PH’s disinformation campaign in Geneva
It was a spectacle unlike anything else seen here in Geneva while I was attending the 41st session of the United Nations Human Rights Council. The Philippine delegation, led by Undersecretary Severo Catura, walked out during an informal session on June 25 to discuss the Iceland-initiated resolution on the Philippines. Catura had just delivered a long, blistering attack against the resolution, in which he accused Iceland and others of bullying the Philippines.
Three days later, inside the same room for another round of informal discussions on the resolution, Rosario Manalo, a former top Philippine diplomat to the Asean, accused Iceland and other countries that support the resolution of hypocrisy and interfering in the affairs of the Philippines. She lambasted Philippine human rights groups, calling them treacherous and accusing them of being paid to do their human rights work.
The resolution is modest. It asks the Office of the High Commissioner for Human Rights to prepare a report on the human rights situation in the Philippines and urges the Philippine government to cooperate by allowing UN experts to visit the country.
Yet the behavior of top Philippine officials and government supporters before the world’s preeminent human rights body was not only shocking and irresponsible—it showed the Duterte administration’s desperation to deflect the issues raised in the resolution. These officials have been waging a deceitful disinformation campaign to block the passage of the resolution, which the Human Rights Council will likely vote on before the session ends on July 12.
The government claims that the Philippine National Police is investigating the thousands of killings in the country’s “drug war” and cites all sorts of figures. But the fact is that since President Duterte began his antidrug campaign in June 2016, only one case—out of the official death toll of more than 6,600 and other estimates of 27,000—has resulted in the criminal conviction of police officers.
The Department of Justice has fewer than 100 cases in various stages of investigation and prosecution. The government and police fail to mention that most of the cases against police officers they say are being investigated are merely administrative—not criminal—cases, and that the strictest punishment is reassignment to another post or removal from service. In fact, police officials involved in the “drug war” are more likely to be promoted than disciplined.
The government also extols the country’s human rights legislation and internal rights systems. Yes, the Philippines has a number of good human rights laws—on paper. And there is not just a national human rights commission, but also human rights offices in both the police and the military. But the issue has always been political will and enforcement. The Philippines has had a poor human rights record even before Mr. Duterte became president, because the government institutions needed to protect and promote human rights have failed in their responsibilities.
Duterte’s actions have been particularly egregious. He has instigated the police killings and incited the public’s response in urging the “drug war” killings, and assured law enforcement officers that those implicated in abuses will have his protection. He even promised to pardon police officers who are convicted.
Finally, the government asserts that it has made inroads in protecting the rights of women and children and that it has reduced crime and poverty, among others. These may well be the case, but it cites these gains as if improvements in one area justify abuses in others. They don’t.

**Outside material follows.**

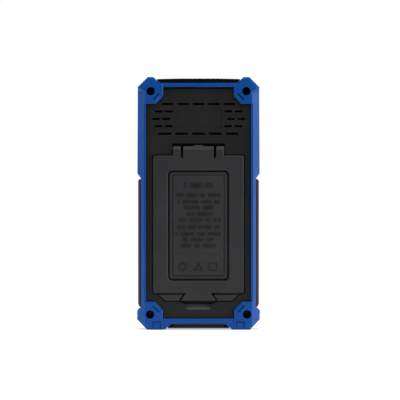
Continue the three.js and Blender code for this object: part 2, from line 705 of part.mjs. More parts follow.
function functionKey(x) {
  const flange = 1.2;
  return join(
    plate(keyOutline(x, 0), [KEY_FACE, -15], { chamfer: 0.5, facing: -1 }),
    plate(keyOutline(x, flange), [-17.2, -16.2]),
    bar('y', [x, KEY_ROW], -16, KEY_BACK, 2, 16),
  );
}

function measureKey() {
  const r = MEASURE_KEY_RADIUS;
  return turned('y', [0, KEY_ROW], [
    [0, KEY_FACE], [r - 1.4, KEY_FACE - 0.5], [r - 0.6, KEY_FACE], [r, KEY_FACE + 0.6], [r, -17.2],
    [r + 1.4, -17.2], [r + 1.4, -16.2], [2.4, -16.2], [2.4, KEY_BACK], [0, KEY_BACK],
  ], 28);
}

function rotaryKnob() {
  const { z, radius, hub } = KNOB;
  const grip = plate(outline([
    [4.6, z - 18, 2], [4.6, z + 15], [0, z + 19.5], [-4.6, z + 15], [-4.6, z - 18, 2],
  ]), [-22.9, -20.5], { chamfer: 0.7, facing: -1 });
  const body = join(turned('y', [0, z], [
    [0, -21], [radius - 1, -21], [radius, -20.2], [radius, -19.4], [hub, -19.4], [hub, -12.5], [0, -12.5],
  ], 36), grip);
  return cut(body, box([-0.7, 0.7], [-FAR, -22.4], [z + 9, z + 17]));
}

function selectorRotor() {
  const wipers = [0, 1, 2].map((i) => {
    const [track, angle] = [12, i * 2 * Math.PI / 3];
    const place = [track * Math.cos(angle), KNOB.z + track * Math.sin(angle)];
    return bar('y', place, -10.4, BOARD_FRONT - GAP, 0.9, 12);
  });
  return join(turned('y', [0, KNOB.z], [
    [0, -12.2], [16, -12.2], [16, -10], [3, -10], [3, -8], [0, -8],
  ], 24), ...wipers);
}

function fuseClip(x) {
  const { z, y, radius } = FUSE;
  return cut(
    box([x - 2.4, x + 2.4], [y - 1.4, BOARD_FRONT - GAP], [z - 4.2, z + 4.2]),
    bar('x', [y, z], x - 5, x + 5, radius + GAP),
    box([x - 5, x + 5], [y - 5, y], [z - 3, z + 3]),
  );
}

function displaySide() {
  const { halfWidth, low, high } = WINDOW;
  add('display_window', plate(roundedRectangle(halfWidth, low, high, 2), [-20, -18.8]), 'glossBlack');
  add('lcd_glass', box([-29, 29], [-17.4, -15.7], [110, 156]), 'display');
  add('lcd_backlight', box([-29.5, 29.5], [-15.3, -12.8], [109.5, 156.5]), 'ceramic');
  add('measure_key', measureKey(), 'red');
  KEY_OFFSETS.forEach((x, i) => add(`function_key_${i + 1}`, functionKey(x), 'keys'));
  add('keypad_mat', join(
    box([-34.6, 34.6], [-8.6, BOARD_FRONT - GAP], [89.5, 102.2]),
    ...[0, ...KEY_OFFSETS].map((x) => bar('y', [x, KEY_ROW], -9.2, -8, 2.8, 16)),
  ), 'grip');
  add('rotary_knob', rotaryKnob(), 'grip');
  add('selector_rotor', selectorRotor(), 'black');
  JACK_OFFSETS.forEach((x, i) => add(`input_jack_${i + 1}`, turned('y', [x, JACK_Z], [
    [0, -7.2], [2.05, -7.2], [2.05, -10.1], [3, -10.1], [3, BOARD_FRONT - GAP], [0, BOARD_FRONT - GAP],
  ]), 'brass'));
}

// ---------------------------------------------------------------- electronics and power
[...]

Governments responsible for grave abuses almost invariably try to put a spin on their records before international bodies. But the mountain of evidence gathered by domestic and international human rights groups, the media and even by government bodies such as the Commission on Human Rights would make contesting those findings an impossible undertaking. That, more than anything, explains why the Philippine government is resorting to harassment and vilification. One hopes the UN member countries will recognize that as well.
Carlos H. Conde is the Philippines researcher at Human Rights Watch, based in Manila.
Subscribe to INQUIRER PLUS to get access to The Philippine Daily Inquirer & other 70+ titles, share up to 5 gadgets, listen to the news, download as early as 4am & share articles on social media. Call 896 6000.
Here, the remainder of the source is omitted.